The world begins to open up—literally. Maria Montessori said that at this stage, “the world is the classroom.” Elementary children begin to go out, to research, to interview, to visit and observe the world beyond the classroom walls. Their imagination stretches beyond the concrete, and now they can ponder time periods they haven’t lived through, lands they’ve never seen, people they’ve never met.
This change in classroom is mirrored by changes you might be noticing in your child. They may be a little louder, a little messier, perhaps a little more emotional or intense at times. That’s all part of the shift. They don’t rely as much on the external order they needed before—they’re beginning to develop internal logic, internal ethics, internal questions of fairness, justice, and purpose. You may find that they suddenly have strong opinions. They may question authority or point out inconsistencies—because they are now examining the why of everything, including the rules.
You might also notice that they are growing physically stronger and more resilient. They may seem less fragile, less prone to illness. This vertical growth, this stretching upward and outward, is a natural part of this phase. It’s exciting—but it can also be tiring.
When your child comes home from school, they may need more rest, more solitude—or more talk. You may suddenly find that a child who never told you what they did at school now wants to tell you everything. And I invite you to listen—because you are now their most trusted sounding board for all these big ideas they’re encountering.
You can support this transition by continuing to provide that essential foundation at home: plenty of sleep, good nutrition, time outside, and calm rhythms. These support the kind of mental, emotional, and social exploration they’re doing during the day.
And just as we guide them here, we know that you—their parents—are, and always will be, their first and most important teachers. You model for them every day what it means to be a human person: how to wonder, how to ask questions, how to pursue truth, how to live with integrity and curiosity. Your wonder becomes their wonder. Your joy in discovering becomes their permission to explore.

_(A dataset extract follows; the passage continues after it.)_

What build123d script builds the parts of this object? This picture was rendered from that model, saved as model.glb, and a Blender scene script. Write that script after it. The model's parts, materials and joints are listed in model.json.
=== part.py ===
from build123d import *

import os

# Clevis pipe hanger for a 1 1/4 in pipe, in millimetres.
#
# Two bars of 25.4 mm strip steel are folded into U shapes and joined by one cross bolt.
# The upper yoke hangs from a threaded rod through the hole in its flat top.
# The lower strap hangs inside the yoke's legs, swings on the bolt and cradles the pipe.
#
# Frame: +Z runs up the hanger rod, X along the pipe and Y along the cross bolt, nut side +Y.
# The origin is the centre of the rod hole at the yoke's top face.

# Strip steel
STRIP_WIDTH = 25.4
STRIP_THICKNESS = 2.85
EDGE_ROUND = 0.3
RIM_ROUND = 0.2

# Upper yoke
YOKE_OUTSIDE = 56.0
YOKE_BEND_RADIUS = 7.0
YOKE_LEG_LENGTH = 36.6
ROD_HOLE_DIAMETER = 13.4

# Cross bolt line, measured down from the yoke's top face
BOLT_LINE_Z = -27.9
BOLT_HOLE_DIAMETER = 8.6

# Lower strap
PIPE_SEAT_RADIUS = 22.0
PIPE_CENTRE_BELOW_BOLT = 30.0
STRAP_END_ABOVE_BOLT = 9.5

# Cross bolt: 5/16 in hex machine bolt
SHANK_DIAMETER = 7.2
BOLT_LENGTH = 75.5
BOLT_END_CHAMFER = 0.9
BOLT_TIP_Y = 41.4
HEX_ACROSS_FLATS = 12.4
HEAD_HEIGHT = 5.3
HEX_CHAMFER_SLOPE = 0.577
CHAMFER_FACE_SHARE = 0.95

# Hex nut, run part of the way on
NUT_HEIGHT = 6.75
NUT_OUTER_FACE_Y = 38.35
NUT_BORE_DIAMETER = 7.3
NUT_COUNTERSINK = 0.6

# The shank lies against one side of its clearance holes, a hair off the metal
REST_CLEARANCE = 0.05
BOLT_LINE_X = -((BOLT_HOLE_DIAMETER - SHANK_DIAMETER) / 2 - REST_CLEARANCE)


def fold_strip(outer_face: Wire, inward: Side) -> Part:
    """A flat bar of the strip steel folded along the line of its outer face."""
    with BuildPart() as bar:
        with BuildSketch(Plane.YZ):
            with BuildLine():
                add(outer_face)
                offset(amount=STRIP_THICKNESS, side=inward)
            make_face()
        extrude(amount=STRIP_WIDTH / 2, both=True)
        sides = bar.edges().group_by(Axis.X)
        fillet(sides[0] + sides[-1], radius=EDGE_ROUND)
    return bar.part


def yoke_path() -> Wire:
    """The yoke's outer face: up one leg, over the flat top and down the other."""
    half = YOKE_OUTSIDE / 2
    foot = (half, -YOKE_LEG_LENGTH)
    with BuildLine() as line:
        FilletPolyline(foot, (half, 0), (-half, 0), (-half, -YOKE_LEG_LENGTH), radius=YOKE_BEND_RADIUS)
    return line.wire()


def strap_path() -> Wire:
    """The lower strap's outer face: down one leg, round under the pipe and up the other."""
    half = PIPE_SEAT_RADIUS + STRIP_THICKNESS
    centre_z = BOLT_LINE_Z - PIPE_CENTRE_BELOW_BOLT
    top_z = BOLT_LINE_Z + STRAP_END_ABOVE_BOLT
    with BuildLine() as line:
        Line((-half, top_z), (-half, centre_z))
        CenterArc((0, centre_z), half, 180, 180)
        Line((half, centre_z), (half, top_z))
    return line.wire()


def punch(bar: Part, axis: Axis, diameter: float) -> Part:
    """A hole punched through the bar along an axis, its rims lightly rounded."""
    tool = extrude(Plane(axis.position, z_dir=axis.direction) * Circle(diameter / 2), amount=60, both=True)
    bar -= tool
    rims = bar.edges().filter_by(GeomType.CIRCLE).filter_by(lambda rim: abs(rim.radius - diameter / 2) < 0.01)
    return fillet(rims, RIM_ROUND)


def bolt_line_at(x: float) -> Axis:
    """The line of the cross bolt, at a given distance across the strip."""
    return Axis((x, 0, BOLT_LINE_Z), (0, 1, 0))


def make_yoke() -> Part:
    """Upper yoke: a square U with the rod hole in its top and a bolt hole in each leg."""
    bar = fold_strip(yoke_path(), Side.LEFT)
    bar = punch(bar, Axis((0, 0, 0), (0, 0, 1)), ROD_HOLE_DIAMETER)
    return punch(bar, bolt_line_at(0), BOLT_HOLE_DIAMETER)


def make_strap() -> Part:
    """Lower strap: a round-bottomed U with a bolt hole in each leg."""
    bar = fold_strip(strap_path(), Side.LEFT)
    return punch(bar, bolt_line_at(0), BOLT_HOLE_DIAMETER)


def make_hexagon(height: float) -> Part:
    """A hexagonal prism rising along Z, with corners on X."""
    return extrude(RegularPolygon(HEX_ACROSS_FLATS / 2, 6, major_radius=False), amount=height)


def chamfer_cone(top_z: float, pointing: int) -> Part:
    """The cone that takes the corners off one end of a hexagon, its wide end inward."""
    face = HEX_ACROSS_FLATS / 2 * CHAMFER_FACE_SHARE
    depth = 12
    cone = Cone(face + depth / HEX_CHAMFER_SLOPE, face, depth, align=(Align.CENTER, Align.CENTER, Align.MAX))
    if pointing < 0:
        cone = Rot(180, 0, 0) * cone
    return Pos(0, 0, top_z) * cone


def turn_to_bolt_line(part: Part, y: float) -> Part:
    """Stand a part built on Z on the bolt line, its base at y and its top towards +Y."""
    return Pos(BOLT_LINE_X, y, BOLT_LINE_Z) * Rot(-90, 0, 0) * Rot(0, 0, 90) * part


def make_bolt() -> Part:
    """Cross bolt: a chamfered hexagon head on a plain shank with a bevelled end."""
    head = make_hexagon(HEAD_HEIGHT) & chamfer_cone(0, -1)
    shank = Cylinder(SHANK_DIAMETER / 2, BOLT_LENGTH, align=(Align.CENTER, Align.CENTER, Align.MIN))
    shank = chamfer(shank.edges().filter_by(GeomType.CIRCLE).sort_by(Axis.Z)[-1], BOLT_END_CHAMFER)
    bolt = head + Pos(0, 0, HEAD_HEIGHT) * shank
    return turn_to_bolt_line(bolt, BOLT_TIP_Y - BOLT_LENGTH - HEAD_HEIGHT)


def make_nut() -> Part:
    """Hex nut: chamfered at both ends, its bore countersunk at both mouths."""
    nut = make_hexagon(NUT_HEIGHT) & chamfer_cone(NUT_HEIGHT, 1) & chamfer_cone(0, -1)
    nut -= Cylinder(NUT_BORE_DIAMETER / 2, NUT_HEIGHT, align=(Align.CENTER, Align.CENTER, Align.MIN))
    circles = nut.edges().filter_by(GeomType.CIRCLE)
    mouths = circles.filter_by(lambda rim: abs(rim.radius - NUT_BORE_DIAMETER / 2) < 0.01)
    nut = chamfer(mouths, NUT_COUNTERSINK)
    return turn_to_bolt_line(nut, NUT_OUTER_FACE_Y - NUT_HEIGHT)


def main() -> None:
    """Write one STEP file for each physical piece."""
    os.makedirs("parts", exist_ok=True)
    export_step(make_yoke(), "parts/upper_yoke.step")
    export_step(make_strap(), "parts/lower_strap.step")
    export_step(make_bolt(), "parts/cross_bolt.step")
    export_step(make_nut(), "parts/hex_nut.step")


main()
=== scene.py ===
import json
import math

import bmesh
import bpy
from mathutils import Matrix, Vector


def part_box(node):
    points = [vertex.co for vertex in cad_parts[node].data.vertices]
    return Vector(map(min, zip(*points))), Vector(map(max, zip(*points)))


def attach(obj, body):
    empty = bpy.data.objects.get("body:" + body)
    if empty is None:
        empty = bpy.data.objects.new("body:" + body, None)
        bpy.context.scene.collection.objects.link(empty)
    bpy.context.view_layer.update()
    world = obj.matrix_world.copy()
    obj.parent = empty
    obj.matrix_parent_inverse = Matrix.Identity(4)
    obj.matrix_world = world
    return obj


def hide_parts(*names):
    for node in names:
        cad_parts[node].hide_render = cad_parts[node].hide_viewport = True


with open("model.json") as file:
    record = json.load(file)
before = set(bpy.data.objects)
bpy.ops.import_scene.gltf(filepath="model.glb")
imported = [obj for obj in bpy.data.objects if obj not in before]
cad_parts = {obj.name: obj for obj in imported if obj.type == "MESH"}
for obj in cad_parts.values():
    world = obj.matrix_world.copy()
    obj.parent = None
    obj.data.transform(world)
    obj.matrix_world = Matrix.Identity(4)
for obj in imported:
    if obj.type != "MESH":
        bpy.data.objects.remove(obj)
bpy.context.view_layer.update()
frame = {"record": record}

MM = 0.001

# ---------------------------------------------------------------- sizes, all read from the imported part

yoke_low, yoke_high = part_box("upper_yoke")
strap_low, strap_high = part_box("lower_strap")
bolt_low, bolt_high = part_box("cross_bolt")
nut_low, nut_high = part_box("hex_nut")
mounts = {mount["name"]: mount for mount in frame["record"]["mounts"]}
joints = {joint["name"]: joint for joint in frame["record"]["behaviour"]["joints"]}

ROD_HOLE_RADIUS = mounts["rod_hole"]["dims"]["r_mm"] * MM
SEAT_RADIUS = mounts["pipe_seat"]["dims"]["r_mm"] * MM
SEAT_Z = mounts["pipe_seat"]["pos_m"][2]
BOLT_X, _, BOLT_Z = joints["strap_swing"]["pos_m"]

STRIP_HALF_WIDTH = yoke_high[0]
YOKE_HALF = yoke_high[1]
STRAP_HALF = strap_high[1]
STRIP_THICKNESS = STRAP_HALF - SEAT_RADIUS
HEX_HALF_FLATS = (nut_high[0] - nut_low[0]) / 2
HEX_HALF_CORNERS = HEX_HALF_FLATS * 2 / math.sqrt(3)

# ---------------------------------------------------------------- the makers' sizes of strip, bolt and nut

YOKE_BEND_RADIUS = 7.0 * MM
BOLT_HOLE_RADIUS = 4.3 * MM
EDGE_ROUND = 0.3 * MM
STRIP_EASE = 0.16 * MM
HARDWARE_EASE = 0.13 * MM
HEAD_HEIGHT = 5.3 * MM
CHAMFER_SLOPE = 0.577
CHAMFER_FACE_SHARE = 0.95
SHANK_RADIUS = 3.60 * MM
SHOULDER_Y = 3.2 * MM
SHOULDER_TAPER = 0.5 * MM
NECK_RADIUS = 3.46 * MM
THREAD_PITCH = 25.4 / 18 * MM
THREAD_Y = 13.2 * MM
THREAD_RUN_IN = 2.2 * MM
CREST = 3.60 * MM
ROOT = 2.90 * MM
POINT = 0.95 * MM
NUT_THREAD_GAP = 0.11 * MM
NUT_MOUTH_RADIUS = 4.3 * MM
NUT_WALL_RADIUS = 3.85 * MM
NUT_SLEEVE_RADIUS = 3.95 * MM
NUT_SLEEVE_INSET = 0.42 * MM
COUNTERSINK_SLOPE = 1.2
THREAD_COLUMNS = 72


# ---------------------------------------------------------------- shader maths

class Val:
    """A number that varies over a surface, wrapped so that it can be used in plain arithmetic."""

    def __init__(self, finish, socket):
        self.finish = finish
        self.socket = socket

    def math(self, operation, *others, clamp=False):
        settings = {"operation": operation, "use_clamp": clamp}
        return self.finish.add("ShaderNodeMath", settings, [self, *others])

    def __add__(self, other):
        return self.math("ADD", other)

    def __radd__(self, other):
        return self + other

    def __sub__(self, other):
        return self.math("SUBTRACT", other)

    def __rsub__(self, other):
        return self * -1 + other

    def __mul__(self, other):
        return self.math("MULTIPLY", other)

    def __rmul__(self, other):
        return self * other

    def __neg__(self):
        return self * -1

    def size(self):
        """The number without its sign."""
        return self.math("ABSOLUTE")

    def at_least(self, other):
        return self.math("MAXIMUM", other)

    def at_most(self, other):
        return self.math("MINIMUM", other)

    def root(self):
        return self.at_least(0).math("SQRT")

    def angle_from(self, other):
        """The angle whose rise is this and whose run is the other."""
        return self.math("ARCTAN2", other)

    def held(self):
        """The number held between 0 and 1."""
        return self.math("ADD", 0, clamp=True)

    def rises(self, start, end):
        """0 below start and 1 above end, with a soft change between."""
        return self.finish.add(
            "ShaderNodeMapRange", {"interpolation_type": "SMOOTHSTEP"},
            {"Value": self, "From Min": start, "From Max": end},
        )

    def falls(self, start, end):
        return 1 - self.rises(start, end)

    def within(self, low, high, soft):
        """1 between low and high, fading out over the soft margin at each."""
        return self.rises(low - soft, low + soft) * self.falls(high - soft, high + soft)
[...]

Eventually, though, even this stage will come to a close. And with the approach of adolescence comes yet another transformation—another developmental plane, and another question.

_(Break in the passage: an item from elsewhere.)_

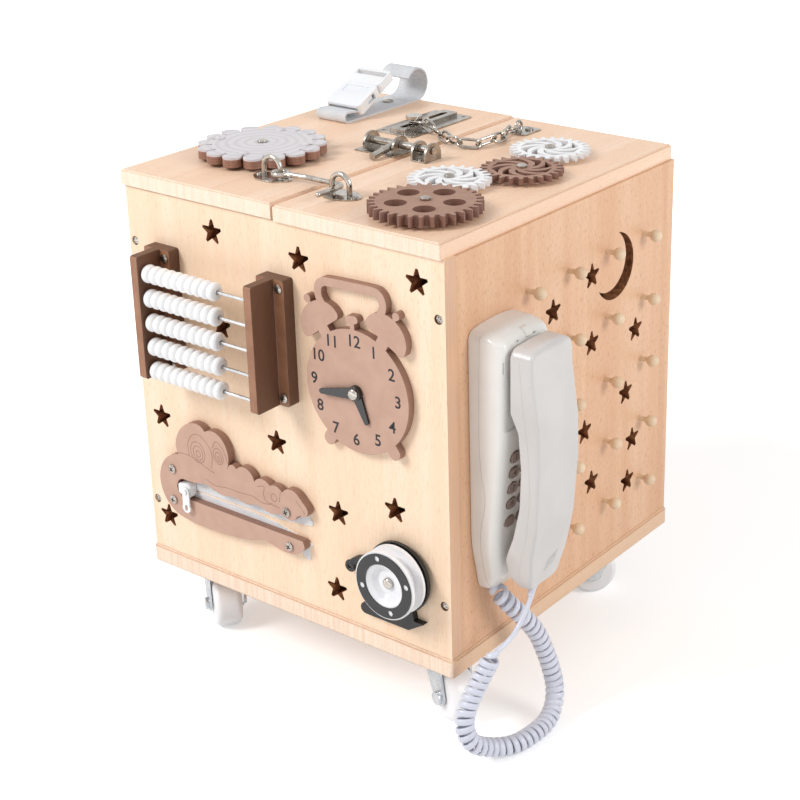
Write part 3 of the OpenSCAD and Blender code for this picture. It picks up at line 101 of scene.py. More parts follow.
# ---------- shader helper ----------
class Shade:
    """One material's node tree, built by calls that return output sockets."""

    def __init__(self, name, rough=0.5, **sockets):
        self.mat = bpy.data.materials.new(name)
        self.mat.use_nodes = True
        self.tree = self.mat.node_tree
        self.bsdf = self.tree.nodes["Principled BSDF"]
        self.set(Roughness=rough, **sockets)

    def set(self, **sockets):
        for key, value in sockets.items():
            self.put(self.bsdf.inputs[key.replace("_", " ")], value)
        return self

    def put(self, socket, value):
        if isinstance(value, bpy.types.NodeSocket):
            self.tree.links.new(value, socket)
        elif socket.type == "RGBA":
            socket.default_value = colour(value)
        else:
            socket.default_value = value

    def node(self, kind, **props):
        made = self.tree.nodes.new("ShaderNode" + kind)
        for key, value in props.items():
            setattr(made, key, value)
        return made

    def coords(self, scale=(1, 1, 1), turn=(0, 0, 0), shift=(0, 0, 0)):
        m = self.node("Mapping")
        self.put(m.inputs["Vector"], self.node("TexCoord").outputs["Object"])
        m.inputs["Scale"].default_value = scale
        m.inputs["Rotation"].default_value = turn
        m.inputs["Location"].default_value = shift
        return m.outputs[0]

    def noise(self, scale, stretch=(1, 1, 1), detail=2.0, rough=0.5, distortion=0.0, shift=(0, 0, 0)):
        n = self.node("TexNoise")
        self.put(n.inputs["Vector"], self.coords(stretch, shift=shift))
        n.inputs["Scale"].default_value = scale
        n.inputs["Detail"].default_value = detail
        n.inputs["Roughness"].default_value = rough
        n.inputs["Distortion"].default_value = distortion
        return n.outputs["Fac"]

    def spread(self, value, low, high, to_low=0.0, to_high=1.0):
        """Maps low..high to to_low..to_high, clamped."""
        m = self.node("MapRange")
        for socket, v in zip(m.inputs, (value, low, high, to_low, to_high)):
            self.put(socket, v)
        return m.outputs[0]

    def mix(self, fac, a, b, mode="MIX"):
        m = self.node("Mix", data_type="RGBA", blend_type=mode)
        for socket, v in zip((m.inputs[0], m.inputs[6], m.inputs[7]), (fac, a, b)):
            self.put(socket, v)
        return m.outputs[2]

    def math(self, op, a, b=0.0, c=0.0):
        m = self.node("Math", operation=op)
        for socket, v in zip(m.inputs, (a, b, c)):
            self.put(socket, v)
        return m.outputs[0]

    def place(self):
        """X, Y and Z of the surface in the row frame, in metres."""
        x = self.node("SeparateXYZ")
        self.put(x.inputs[0], self.node("TexCoord").outputs["Object"])
        return x.outputs

    def facing(self, axis):
        """How far the face's own normal lies along an axis, without sign."""
        x = self.node("SeparateXYZ")
        self.put(x.inputs[0], self.node("NewGeometry").outputs["True Normal"])
        return self.math("ABSOLUTE", x.outputs[axis])

    def within(self, value, low, high):
        """1 where value lies between low and high, else 0."""
        above, below = self.math("GREATER_THAN", value, low), self.math("LESS_THAN", value, high)
        return self.math("MULTIPLY", above, below)

    def both(self, *values):
        out = values[0]
        for v in values[1:]:
            out = self.math("MULTIPLY", out, v)
        return out

    def relief(self, height=None, depth=0.0002, strength=1.0, edge=0.0):
        """Bump from height, on rounded edges of the given radius."""
        normal = None
        if edge:
            b = self.node("Bevel", samples=6)
            b.inputs["Radius"].default_value = edge
            normal = b.outputs[0]
        if height is not None:
            b = self.node("Bump")
            b.inputs["Strength"].default_value = strength
            b.inputs["Distance"].default_value = depth
            self.put(b.inputs["Height"], height)
            if normal:
                self.put(b.inputs["Normal"], normal)
            normal = b.outputs[0]
        self.put(self.bsdf.inputs["Normal"], normal)
        return self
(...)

This time, the question is no longer why, but who.
Who am I?
Who am I in this world?
What do I have to offer?
Where do I belong?
Dr. Montessori called adolescence a “second infancy.” And while our rising adolescents may not love being compared to infants, if we think about it carefully, there are some striking similarities. Adolescents, like infants, need a great deal of sleep. Their bodies are growing rapidly, their brains are rewiring, and their emotions are recalibrating. They can be more prone to illness. And just like the infant explored the physical world, the adolescent is exploring the world of identity.
Only now, their exploration is personal. It’s about their own purpose and belonging in the wider world.
No longer are they primarily theoretical thinkers. They are practical thinkers now. They want knowledge they can use. They want to build, to serve, to create something real. They want to contribute in a meaningful way—to have a place, to have a role, to be valued.
And so as we send our Adolescents out into this new stage of life, we pray that the foundation laid during their Primary and Elementary years—the what and the why—will serve them well as they search for the who. As they begin to shape not just what they know, but who they are becoming.
Maria Montessori reminds us:
“The child of this age sets out to explore the world with all the eagerness and curiosity of a discoverer… the universe is his field of exploration.”
This is the arc of development in a Montessori education.
From what, to why, to who—
Each question leading them further into the great story of being human.
And what a privilege it is—for us, and for you—to walk beside them on that journey.